MSU-led study: Women face workplace weight discrimination

MSU-led study: Women face workplace weight discrimination
 
EAST LANSING, MI — Women are 16 times more likely than men to report weight discrimination in the workplace, according to a Michigan State University-led study that provides the most dramatic evidence yet of the weight bias working women face.
 
The study, featured in the October issue of Journal of Vocational Behavior, is the first to use a nationally representative sample to look at gender differences in reported weight-related employment discrimination, said Mark Roehling, MSU associate professor of human resource management and the project’s lead researcher.
 
As employers search for ways to reduce health care costs, obesity has become an issue. The prevalence of obesity in the United States increased from 13 percent to 32 percent between the 1960s and 2004, according to a recent Johns Hopkins University study.
 
Michigan is the only state with a law prohibiting weight discrimination in the workplace. But the new research indicates overweight women who face employment weight bias could be victims of sex discrimination, Roehling said.
 
“What this research indicates is that we have different standards for men and women. We are less accepting of overweight women,” he said. “If women are experiencing workplace discrimination based on their weight 16 times more frequently than men, employers ought to be very concerned about valid sex discrimination claims.”
 
Researchers randomly surveyed 2,838 current and former workers in the United States. Forty percent of respondents fell within the “normal” weight category, while 60 percent were overweight, obese or very obese, according to the body mass index. (BMI is calculated by dividing weight in kilograms by height in meters squared.)
 
According to the study, weight discrimination is the most common form of workplace bias among very obese white women (more so than discrimination based on age, sex, race or ethnicity, sexual orientation, religion or disability). It is also the second most prevalent form of workplace discrimination among obese white women (after sex discrimination).
 
Among all groups of black women, race or ethnicity is the most frequent form of employment discrimination, according to the study.

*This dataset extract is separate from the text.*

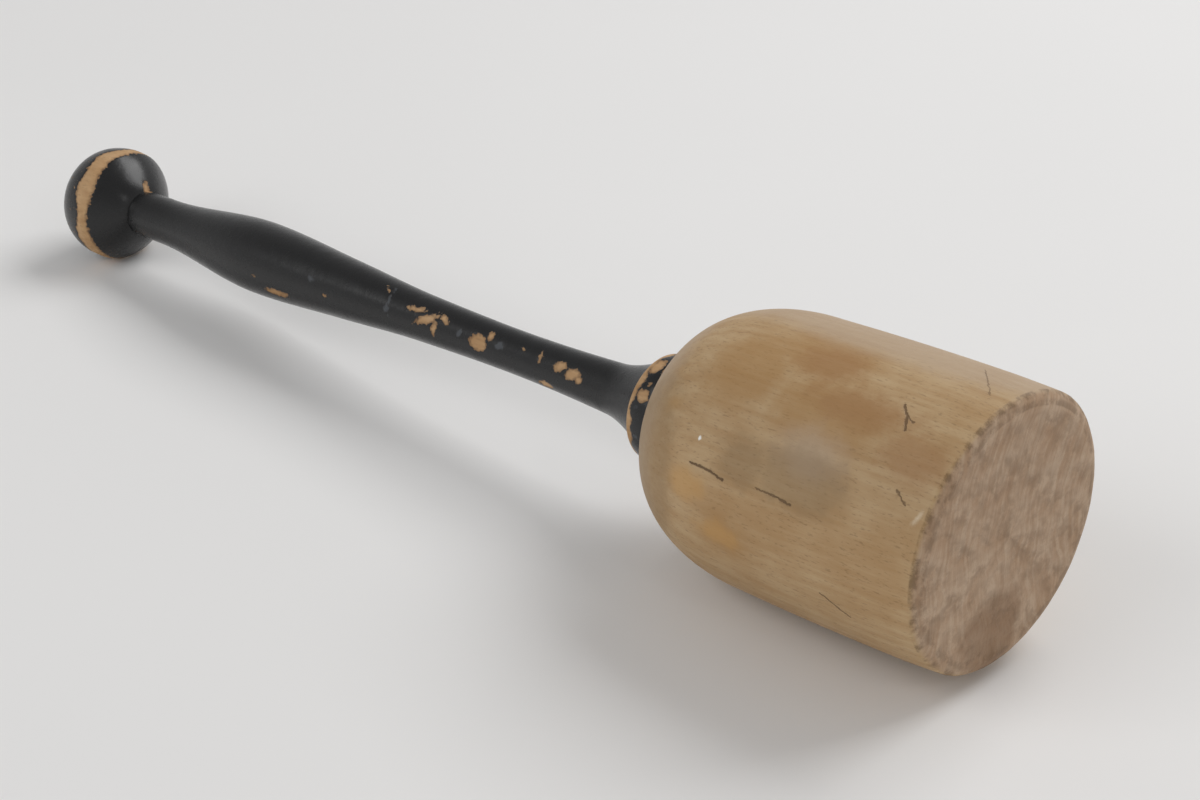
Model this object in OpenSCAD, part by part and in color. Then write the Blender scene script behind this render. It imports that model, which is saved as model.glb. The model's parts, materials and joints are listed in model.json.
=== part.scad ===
// Old kitchen pestle of turned wood, lying on a table as it comes to rest.
// A bare wooden head with a flat striking face carries a long painted handle.
// Millimetres, +Z up. The table is z = 0 and the origin is on it, under the
// middle of the object. The striking face looks along +X, the knob along -X.
// Each piece is turned about its own axis with the striking face at height 0,
// and lay_down() then lays the whole pestle on its shoulder and its knob.

/* [Head] */
// Diameter of the head at its widest place
head_d = 75; // [66:0.5:90]
// Length of the head, from the striking face to the collar's seat
head_l = 100.5; // [92:0.5:120]
// Distance from the striking face to the widest place of the side
belly_at = 28; // [15:1:45]
// Length of the nearly straight side, from the striking face to the shoulder
side_l = 65; // [52:1:80]
// Diameter where the side turns into the shoulder
shoulder_d = 73.8; // [62:0.2:75]
// Fullness of the shoulder: 2 is an ellipse, more is squarer
shoulder_fullness = 2.1; // [1.8:0.05:3]
// Diameter of the flat seat that the collar stands on
seat_d = 31.2; // [31:0.2:38]
// How far the worn rim reaches in over the striking face
rim_in = 5.4; // [2:0.2:9]
// How far the worn rim reaches back along the side
rim_back = 3; // [1:0.2:8]

/* [Blind joint] */
// Diameter of the tenon
tenon_d = 19; // [14:0.5:24]
// Length of the tenon inside the head
tenon_l = 50; // [40:1:64]
// Bevel round the tenon's end
tenon_bevel = 1; // [0.4:0.1:2]
// Bevel round the socket's mouth
mouth_bevel = 0.8; // [0.3:0.1:1.5]
// Glue line: the space between two glued faces
glue_line = 0.1; // [0.05:0.05:0.3]
// Depth of the socket that the tenon's end leaves free
socket_space = 2; // [1:0.5:5]
// Width of the saw cut before the wedge opens it
kerf_w = 1.6; // [1.2:0.1:2.4]
// Depth of the saw cut in the tenon
kerf_l = 27; // [24:1:36]
// Thickness of the wedge at the tenon's end
wedge_t = 4; // [3:0.2:6]
// Width of the wedge
wedge_w = 15; // [9:0.5:16]
// Length of the wedge inside the saw cut
wedge_l = 22; // [14:1:24]

/* [Collar] */
// Diameter of the collar at its widest place
collar_d = 30.6; // [28:0.2:31]
// Diameter of the collar where it stands on the head
collar_base_d = 28.8; // [27:0.2:30]
// Length of the collar
collar_l = 11.4; // [8:0.2:16]
// Radius of the collar's rounded front edge
collar_round = 1.6; // [0.6:0.1:2]

/* [Handle] */
// Diameter of the flared foot where it leaves the collar
foot_d = 24.8; // [18:0.2:25]
// Diameter at the throat, where the flare has run out
throat_d = 14.4; // [12.4:0.2:17]
// Diameter of the handle at its slimmest place
waist_d = 12.2; // [10:0.1:13]
// Diameter low on the swelling
rise_d = 13.6; // [13:0.1:15]
// Diameter high on the swelling
swell_d = 17.6; // [15.2:0.1:19]
// Diameter of the grip at its thickest place
grip_d = 21.8; // [19.5:0.1:28]
// Diameter of the neck below the knob
neck_d = 14.1; // [11:0.1:17]
// Length from the collar to the throat
flare_l = 16; // [10:1:24]
// Length from the throat to the slimmest place
shank_l = 37; // [25:1:60]
// Length from the slimmest place to the foot of the swelling
rise_l = 35; // [20:1:50]
// Length from there to the upper swelling
swell_l = 32; // [20:1:50]
// Length from the upper swelling to the thickest place
grip_l = 38; // [24:1:60]
// Length from the thickest place to the neck
taper_l = 45; // [30:1:70]
// Length of the straight neck
neck_l = 11; // [5:1:20]

/* [Knob] */
// Diameter of the knob at its widest ring
knob_d = 35; // [28:0.1:45]
// Length of the knob's front, from the neck to the widest ring
knob_front_l = 11; // [7:0.5:16]
// Fullness of the front: 1 is a cone, 2 is an ellipse
knob_front_fullness = 1.25; // [1.1:0.05:2]
// Length of the knob's back, from the widest ring to the end
knob_back_l = 16.5; // [10:0.5:24]
// Fullness of the back: 2 is a round dome, more is flatter
knob_back_fullness = 2.5; // [2:0.1:3.5]

/* [Hidden] */
$fn = 128;

// Steps along each curved stretch of an outline
arc_steps = 10;
shoulder_steps = 22;
line_steps = 7;
knob_steps = 16;

// Places along the axis, counted from the striking face
tenon_end = head_l - tenon_l;
socket_floor = tenon_end - socket_space;
collar_front = head_l + collar_l;
kerf_end = tenon_end + kerf_l;

// The wedge opens the saw cut to its own thickness and bends each half of the
// tenon's split end outwards by this angle, about the cut's closed end
spread = asin((wedge_t + 2 * glue_line - kerf_w) / 2 / kerf_l);

// Half the width of the opened saw cut at the place z along the axis
function kerf_half(z) = kerf_w / 2 / cos(spread) + (kerf_end - z) * tan(spread);

// The handle's line: places counted from the collar's front, and radii
stations = [
    [0, foot_d / 2],
    [flare_l, throat_d / 2],
    [flare_l + shank_l, waist_d / 2],
    [flare_l + shank_l + rise_l, rise_d / 2],
    [flare_l + shank_l + rise_l + swell_l, swell_d / 2],
    [flare_l + shank_l + rise_l + swell_l + grip_l, grip_d / 2],
    [flare_l + shank_l + rise_l + swell_l + grip_l + taper_l, neck_d / 2],
    [flare_l + shank_l + rise_l + swell_l + grip_l + taper_l + neck_l, neck_d / 2]
];
last = len(stations) - 1;
knob_start = collar_front + stations[last][0];
knob_ring = knob_start + knob_front_l;
knob_end = knob_ring + knob_back_l;

// Slope of the straight line from station i to the next one
function chord(i) = (stations[i + 1][1] - stations[i][1]) / (stations[i + 1][0] - stations[i][0]);

// Slope of the line at station i: level where it turns, and otherwise the
// harmonic mean of the two chords, so that the line never overshoots
function slope(i) =
    i == 0 ? (3 * chord(0) - slope(1)) / 2 :
    i == last ? 0 :
    let (before = chord(i - 1), after = chord(i))
    before * after <= 0 ? 0 : 2 * before * after / (before + after);

// Radius at the share t of the stretch from station i to the next one
function stretch_r(i, t) =
    let (run = stations[i + 1][0] - stations[i][0])
    stations[i][1] * (1 + 2 * t) * pow(1 - t, 2)
    + slope(i) * run * t * pow(1 - t, 2)
    + stations[i + 1][1] * t * t * (3 - 2 * t)
    - slope(i + 1) * run * t * t * (1 - t);

// Radius of the head's side, a flat arc with its crown at the belly
function side_r(z) =
    head_d / 2 - (head_d - shoulder_d) / 2 * pow((z - belly_at) / (side_l - belly_at), 2);

// Radius of the collar's side, a flat arc with its crown halfway up
function collar_r(z) =
    collar_d / 2 - (collar_d - collar_base_d) / 2 * pow(2 * z / collar_l - 1, 2);

// Outline of the head from the striking face to the collar's seat, [radius, height]
rim_r = side_r(rim_back);
head_outline = concat(
    [for (i = [0 : arc_steps]) let (a = 90 * i / arc_steps)
        [rim_r - rim_in * (1 - sin(a)), rim_back * (1 - cos(a))]],
    [for (i = [1 : arc_steps]) let (z = rim_back + (side_l - rim_back) * i / arc_steps)
        [side_r(z), z]],
    [for (i = [1 : shoulder_steps]) let (a = 90 * i / shoulder_steps)
        [seat_d / 2 + (shoulder_d - seat_d) / 2 * pow(max(cos(a), 0), 2 / shoulder_fullness),
         side_l + (head_l - side_l) * pow(sin(a), 2 / shoulder_fullness)]]
);

// Outline of the collar, from its base to the inner edge of its front
collar_side_l = collar_l - collar_round;
collar_outline = concat(
    [for (i = [0 : arc_steps]) let (z = collar_side_l * i / arc_steps)
        [collar_r(z), head_l + z]],
    [for (i = [1 : arc_steps]) let (a = 90 * i / arc_steps)
        [collar_r(collar_side_l) - collar_round * (1 - cos(a)),
         head_l + collar_side_l + collar_round * sin(a)]]
);

// Outline of the handle's line, from the collar's front to the knob
line_outline = [for (i = [0 : last - 1]) for (k = [0 : line_steps - 1]) let (t = k / line_steps)
    [stretch_r(i, t), collar_front + stations[i][0] + t * (stations[i + 1][0] - stations[i][0])]];

// Outline of the knob, from the neck over the widest ring to the end on the axis
knob_outline = concat(
    [for (i = [0 : knob_steps]) let (a = 90 * i / knob_steps)
        [neck_d / 2 + (knob_d - neck_d) / 2 * pow(sin(a), 2 / knob_front_fullness),
         knob_ring - knob_front_l * pow(max(cos(a), 0), 2 / knob_front_fullness)]],
    [for (i = [1 : knob_steps]) let (a = 90 * i / knob_steps)
        [knob_d / 2 * pow(max(cos(a), 0), 2 / knob_back_fullness),
         knob_ring + knob_back_l * pow(sin(a), 2 / knob_back_fullness)]]
);

// How far an outline reaches below the axis when the axis leans by the angle a
function reach(outline, a) = max([for (p = outline) p[0] * cos(a) + p[1] * sin(a)]);

// The lean at which the head and the knob reach equally low, by halving
function lying_angle(low, high, n) =
    let (mid = (low + high) / 2)
    n == 0 ? mid :
    reach(head_outline, mid) > reach(knob_outline, mid) ?
        lying_angle(mid, high, n - 1) : lying_angle(low, mid, n - 1);
lean = lying_angle(0, 30, 40);
axis_height = reach(head_outline, lean);
front_x = max([for (p = head_outline) p[0] * sin(lean) - p[1] * cos(lean)]);
back_x = min([for (p = knob_outline) -p[0] * sin(lean) - p[1] * cos(lean)]);

// Lays a piece down on the table, turned about the axis that it was drawn on
module lay_down() {
    translate([-(front_x + back_x) / 2, 0, axis_height])
        rotate([0, -(90 + lean), 0])
            children();
}

// One half of the tenon's split end as the wedge bends it outwards, larger all
// round by grow and longer by past; the other half is its mirror image
module bent_half(grow, past) {
    tip = -kerf_l - past;
    translate([0, 0, kerf_end])
        rotate([0, -spread, 0])
            intersection() {
                rotate_extrude()
                    polygon([
                        [0, tip], [tenon_d / 2 + grow - tenon_bevel, tip],
                        [tenon_d / 2 + grow, tip + tenon_bevel], [tenon_d / 2 + grow, 0], [0, 0]
                    ]);
                translate([kerf_w / 2 - grow, -tenon_d, tip - 1])
                    cube([tenon_d, 2 * tenon_d, 2 - tip]);
            }
}

// The blind socket for the tenon: bevelled at its mouth, and undercut at its
// bottom on two sides, where the spread halves of the tenon lock
module socket() {
    translate([0, 0, socket_floor])
        cylinder(d = tenon_d + 2 * glue_line, h = head_l - socket_floor + 1);
    translate([0, 0, head_l - mouth_bevel])
        cylinder(d1 = tenon_d + 2 * glue_line, d2 = tenon_d + 2 * glue_line + 4 * mouth_bevel,
                 h = 2 * mouth_bevel);
    for (side = [0, 180])
        rotate([0, 0, side])
            bent_half(glue_line, socket_space);
}

// Head: the bare barrel with its domed shoulder, worn rim and blind socket
module head() {
    color([0.66, 0.54, 0.37])
        lay_down()
            difference() {
                rotate_extrude()
                    polygon(concat([[0, 0]], head_outline, [[0, head_l]]));
                socket();
            }
}

// Handle: split tenon, collar, flared foot, swelling grip, neck and knob in one turning
module handle() {
    color([0.07, 0.07, 0.08])
        lay_down() {
            rotate_extrude()
                polygon(concat([[0, kerf_end], [tenon_d / 2, kerf_end], [tenon_d / 2, head_l]],
                               collar_outline, line_outline, knob_outline));
            for (side = [0, 180])
                rotate([0, 0, side])
                    bent_half(0, 0);
        }
}

// Fox wedge: stands on the socket's floor and holds the saw cut open
module fox_wedge() {
    wedge_tip = tenon_end + wedge_l;
    color([0.72, 0.58, 0.38])
        lay_down()
            rotate([90, 0, 0])
                linear_extrude(height = wedge_w, center = true)
                    polygon([
                        [glue_line - kerf_half(socket_floor), socket_floor],
                        [kerf_half(socket_floor) - glue_line, socket_floor],
                        [kerf_half(wedge_tip) - glue_line, wedge_tip],
                        [glue_line - kerf_half(wedge_tip), wedge_tip]
                    ]);
}

head();
handle();
fox_wedge();
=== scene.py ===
"""Looks of an old kitchen pestle of turned wood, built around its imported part.

The pestle lies on a pale table, on its shoulder and its knob. Its head is bare
wood with a worn striking face. Its handle is black gloss paint over wood, and
chips show the wood. A place on the pestle is given as a turner would give it:
how far along the axis from the striking face, in millimetres, and how far
round from the top towards the viewer, in degrees. Meshes are in metres.
"""

from __future__ import annotations

import json
import logging
import math
from dataclasses import dataclass, field
from enum import Enum

import bmesh
import bpy
import numpy as np
from mathutils import Matrix, Vector

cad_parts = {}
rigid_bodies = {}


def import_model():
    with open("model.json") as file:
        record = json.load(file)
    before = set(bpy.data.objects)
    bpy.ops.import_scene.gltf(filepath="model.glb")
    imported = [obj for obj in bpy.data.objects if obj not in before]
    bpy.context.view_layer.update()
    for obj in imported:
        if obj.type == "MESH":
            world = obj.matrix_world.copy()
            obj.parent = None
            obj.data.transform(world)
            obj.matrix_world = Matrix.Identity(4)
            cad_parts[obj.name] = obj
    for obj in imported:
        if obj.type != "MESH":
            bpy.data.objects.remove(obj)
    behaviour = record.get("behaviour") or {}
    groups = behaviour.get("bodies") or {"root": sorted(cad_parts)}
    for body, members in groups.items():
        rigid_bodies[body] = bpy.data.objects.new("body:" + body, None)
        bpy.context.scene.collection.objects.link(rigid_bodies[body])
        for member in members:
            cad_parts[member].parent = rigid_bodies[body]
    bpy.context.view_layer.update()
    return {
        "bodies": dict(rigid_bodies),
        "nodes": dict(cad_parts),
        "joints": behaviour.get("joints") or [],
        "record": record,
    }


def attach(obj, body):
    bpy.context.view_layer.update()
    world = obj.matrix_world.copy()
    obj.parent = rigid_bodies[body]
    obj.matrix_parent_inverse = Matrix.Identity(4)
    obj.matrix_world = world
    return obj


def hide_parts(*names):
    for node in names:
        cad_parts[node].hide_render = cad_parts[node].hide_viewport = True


MM = 0.001
# Edges shorter than this, in metres, are left over from a cut and are closed up
SLIVER = 0.004 * MM
BODY = "root"
log = logging.getLogger("pestle")

Outline = list[tuple[float, float]]
Colour = tuple[float, float, float]


class Slot(Enum):
    """The record's material slots."""

    HEAD_WOOD = "head_wood"
    HANDLE_PAINT = "handle_paint"
    WEDGE_WOOD = "wedge_wood"


class Cut(Enum):
    """What one solid does to another."""

    TAKE_AWAY = "DIFFERENCE"
    JOIN = "UNION"


def shown(red: float, green: float, blue: float) -> Colour:
    """Turns a colour as a screen shows it into the light that is mixed.

    Args:
        red: Red from 0 to 255.
        green: Green from 0 to 255.
        blue: Blue from 0 to 255.

    Returns:
        The same colour as linear light from 0 to 1.
    """
    parts = np.array([red, green, blue]) / 255
    light = np.where(parts <= 0.04045, parts / 12.92, ((parts + 0.055) / 1.055) ** 2.4)
    return tuple(float(part) for part in light)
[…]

Roehling said previous research has shown that overweight black women are evaluated less harshly than overweight white women and that blacks are “more accepting of large body types.”
 
“A large black woman is likely to think of herself as a black woman before she thinks of herself as a large person,” Roehling said.
 
The research team also includes Shaun Pichler, a Ph.D. candidate at MSU, and Patricia Roehling, psychology professor at Hope College in Holland.